━━ Given data

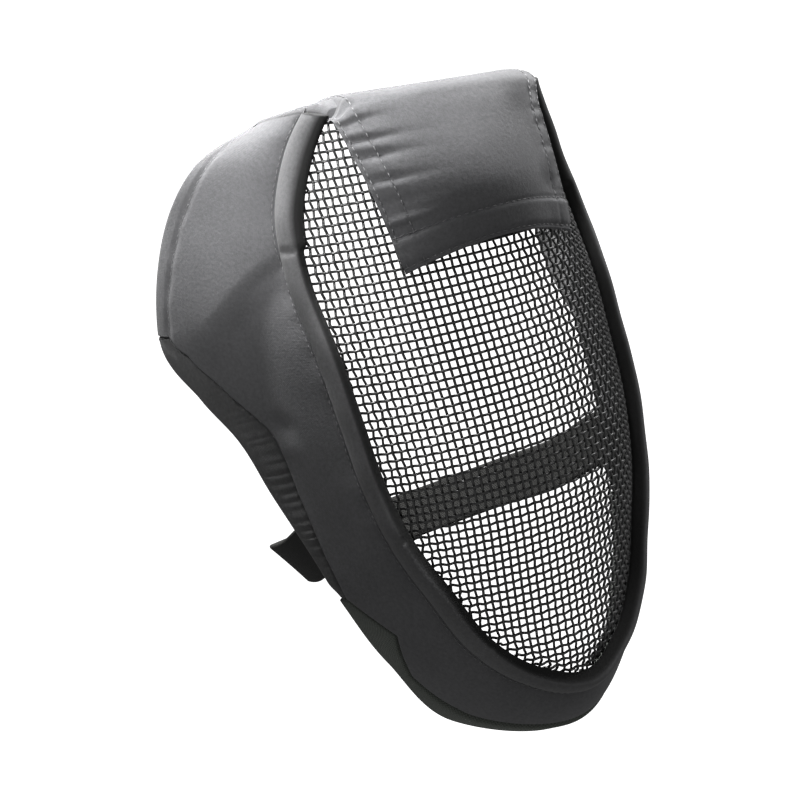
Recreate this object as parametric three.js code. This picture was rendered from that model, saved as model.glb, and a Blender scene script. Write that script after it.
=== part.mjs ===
// Archery tag face mask: a padded cloth shell round a formed wire screen, with a
// forehead flap, elastic edge bindings and a webbing strap round the back of the head.
// Millimetres. +Z is up to the crown, the face looks along -Y, +X is the wearer's left.
import * as THREE from 'three';
import { mergeVertices } from 'three/addons/utils/BufferGeometryUtils.js';

// ---------------------------------------------------------------- driving dimensions
const gap = 0.35; // clearance between pieces that lie on each other
const screenThickness = 2; // two wires, one over the other
const screenRecess = 3.2; // how deep the screen lies under the lip of the trim
const screenArc = Math.PI / 3; // half angle of the arc across the screen
const screenTopRow = 0.48; // where the screen stops under the crown, in rows
const screenMargin = 0.72; // part of the trim's width that the screen runs under
const fanHeight = -80; // below this height the screen's sections fan round the chin
const trimCrown = 4.6; // how far the trim puffs out
const trimDepth = 2.5; // how far its underside lies below the lip
const shellThickness = 4; // padded cloth
const bulgePower = 0.7; // below 1 the padding rises quickly at its edges
const seamDip = 0.9; // the shell starts this far down in the seam
const seamFade = 2; // and comes up over about this width
const hemWidth = 7; // from the rear edge to its stitch line
const hemDip = 0.8;
const hemHalfWidth = 1.6;
const shellCorner = { above: 2.87, below: 2.95, end: 3.3 }; // rows where its rear edge steps in
const jawRow = 8.5; // where it is cut back furthest, over the liner
const hemEnd = { from: 2.9, to: 3.2 }; // rows over which the stitch line fades, at the rear corner
const valleySpread = 0.15; // as a share of the shell's width
const bindingThickness = 6.6;
const bindingDepth = 2.4; // how far its middle lies below the shell's outer face
const bindingClearance = 1.2; // between its front and the shell's edge
const bindingReach = { from: 2.96, to: 7.78 }; // rows
const bindingTaper = { start: 0.35, end: 0.75, least: 0.25 }; // rows, rows, share of the radius
const gatherReach = { from: 3.7, to: 7.0 }; // rows
const gatherDepth = 0.4;
const linerReach = 7.86; // row where the liner starts to show at the jaw
const linerLip = 2.4; // it folds up past the shell's edge at least this far in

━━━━

Your task is to repeat the data exactly; please include every line.

*Exercise response*:
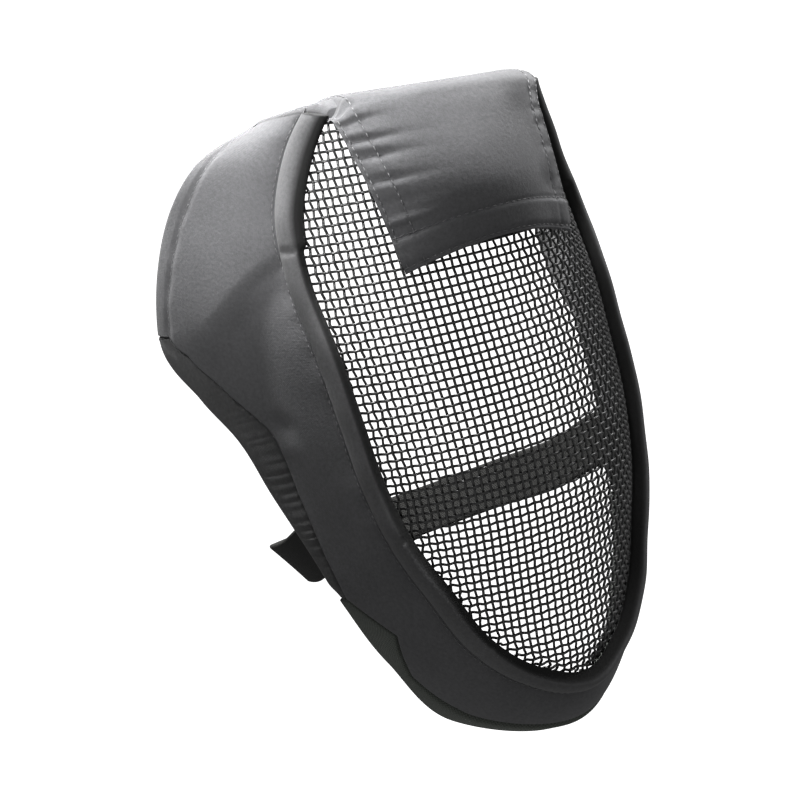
Recreate this object as parametric three.js code. This picture was rendered from that model, saved as model.glb, and a Blender scene script. Write that script after it.
=== part.mjs ===
// Archery tag face mask: a padded cloth shell round a formed wire screen, with a
// forehead flap, elastic edge bindings and a webbing strap round the back of the head.
// Millimetres. +Z is up to the crown, the face looks along -Y, +X is the wearer's left.
import * as THREE from 'three';
import { mergeVertices } from 'three/addons/utils/BufferGeometryUtils.js';

// ---------------------------------------------------------------- driving dimensions
const gap = 0.35; // clearance between pieces that lie on each other
const screenThickness = 2; // two wires, one over the other
const screenRecess = 3.2; // how deep the screen lies under the lip of the trim
const screenArc = Math.PI / 3; // half angle of the arc across the screen
const screenTopRow = 0.48; // where the screen stops under the crown, in rows
const screenMargin = 0.72; // part of the trim's width that the screen runs under
const fanHeight = -80; // below this height the screen's sections fan round the chin
const trimCrown = 4.6; // how far the trim puffs out
const trimDepth = 2.5; // how far its underside lies below the lip
const shellThickness = 4; // padded cloth
const bulgePower = 0.7; // below 1 the padding rises quickly at its edges
const seamDip = 0.9; // the shell starts this far down in the seam
const seamFade = 2; // and comes up over about this width
const hemWidth = 7; // from the rear edge to its stitch line
const hemDip = 0.8;
const hemHalfWidth = 1.6;
const shellCorner = { above: 2.87, below: 2.95, end: 3.3 }; // rows where its rear edge steps in
const jawRow = 8.5; // where it is cut back furthest, over the liner
const hemEnd = { from: 2.9, to: 3.2 }; // rows over which the stitch line fades, at the rear corner
const valleySpread = 0.15; // as a share of the shell's width
const bindingThickness = 6.6;
const bindingDepth = 2.4; // how far its middle lies below the shell's outer face
const bindingClearance = 1.2; // between its front and the shell's edge
const bindingReach = { from: 2.96, to: 7.78 }; // rows
const bindingTaper = { start: 0.35, end: 0.75, least: 0.25 }; // rows, rows, share of the radius
const gatherReach = { from: 3.7, to: 7.0 }; // rows
const gatherDepth = 0.4;
const linerReach = 7.86; // row where the liner starts to show at the jaw
const linerLip = 2.4; // it folds up past the shell's edge at least this far in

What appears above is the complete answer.